Bio (not his real name) is one of the survivors of that attack. He was one of the six community watchdog members trained and given guns to protect the community. However, that night, the guns they swore to protect their community with became the cause of death of his two colleagues.

Bio told The Fourth Estate they received intelligence about the attack a few days earlier but could not do anything to avert it. The two men who were killed had their guns taken from them. He believes they were attacked because of the guns.

Together with women and children, they all left for Bansi in the Binduri District, a community that shares a border with Ghana.

To survive, women in the various camps still travel to Burkina on foot to farm.  This is in spite of the danger of drowning while crossing a nearby river.

“What will we eat?
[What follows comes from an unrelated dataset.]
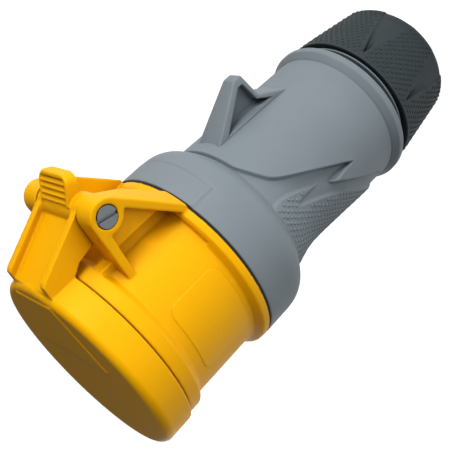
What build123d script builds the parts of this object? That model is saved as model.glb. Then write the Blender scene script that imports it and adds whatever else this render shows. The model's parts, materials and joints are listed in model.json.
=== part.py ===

How can we eat if we do not go?” the former watchdog member asked.

It takes Aisha 15 minutes from her new home in Ghana, the Gentinga camp, to get to her farm in Burkina Faso, where she was harvesting okro with her children during The Fourth Estate’s visit.

She fled into Ghana from the Beri community, which is near the Burkina Faso-Ghana border. The community looked deserted when The Fourth Estate visited.

On the night of the attack that forced her to abandon her home, Aisha said all she heard were gunshots. She immediately packed a few clothes and left with her children for Ghana.

She did not care about the distance to her farm because she needed to eat and feed her children. Her husband had left for the Ashanti Region to find a job. She heard from him only once.

“He does not have a job yet, so he is unable to send enough money to cater for the home,” she said.